By Allison Lampert and Tim Hepher
MONTREAL/PARIS (Reuters) -Airbus has pushed back the assembly of some of its small A220 jets this year and next, and may only hit its 2026 target of producing 14 A220s a month in the final weeks of that year, three industry sources said on Monday.
Airbus has long said it would attain that monthly target at some point in 2026, but supply glitches mean the milestone is now not expected to be reached before December 2026, leaving limited margin for further delay, the sources
added.
On its way to the full target, Airbus has set an internal production-rate steppingstone of 12 jets a month by mid-2026, up from seven to eight a month now, they said.
But the sources warned that A220 factories in the United States and Canada still face supply challenges, creating some uncertainty around both targets.

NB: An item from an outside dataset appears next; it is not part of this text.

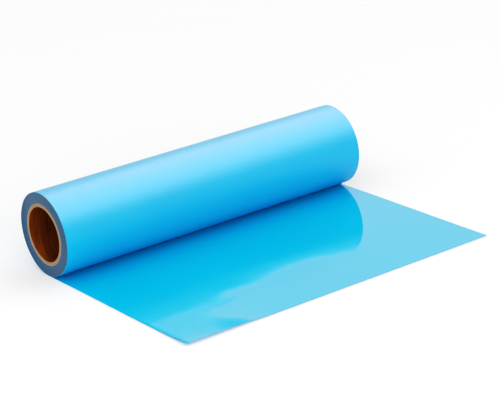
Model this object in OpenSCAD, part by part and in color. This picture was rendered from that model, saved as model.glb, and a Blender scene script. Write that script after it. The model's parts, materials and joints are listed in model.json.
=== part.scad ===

A spokesperson for Airbus' Canadian division referred to the European planemaker's existing production target and declined further comment ahead of earnings on Wednesday. The spokesperson also declined comment on the company's internal briefings.
Airbus acquired control of its smallest commercial jet, which has 110 to 130 seats, from Canadian planemaker Bombardier in 2018. Despite active sales, the plane continues to lose money, and expanding production is crucial to cutting the cost of producing each plane, which shares few parts with other models.
The sources said the latest delays involved a handful of jets being taken out of the production schedule in 2025 and almost 10 in total next year.
The delays come after the Quebec government wrote down C$400 million of its 25% stake in the A220 program. Airbus owns the remaining 75%.
Quebec Economy Minister Christine Frechette has said the losses stem from trade tensions and fragile supply chains.
DELIVERY GOAL
At A220 plants near Montreal, Canada, and Mobile, Alabama, workers struggle with shortages of parts from suppliers, including engines, and errors on the line, the three sources said.
Last year, Reuters reported that Airbus had intervened to speed up the supply of wings for the A220 by airlifting parts from a Belfast, Northern Ireland factory.
One of the sources said some of the delays still result from a shortage of wings. Airbus has agreed to take over Spirit AeroSystems' wings production as part of a joint rescue plan with Boeing for the troubled supplier.
While fine-tuning production plans for the A220 over the next 14 months, Airbus is taking steps to protect deliveries of the jet in the short term, two of the sources said.
Former Airbus Canada chief Benoit Schultz urged workers in September to reach an internal target of 100 handovers of A220 jets to airlines in 2025, up by one-third, they said.
To support this, some Quebec workers have been shifted from the A220 assembly line to help fix problems in the final stages of the handover process, one of the sources said.
Airbus has said it delivered 62 A220s in the first nine months of the year, but it does not break down its group-wide full-year target of 820 deliveries by individual model.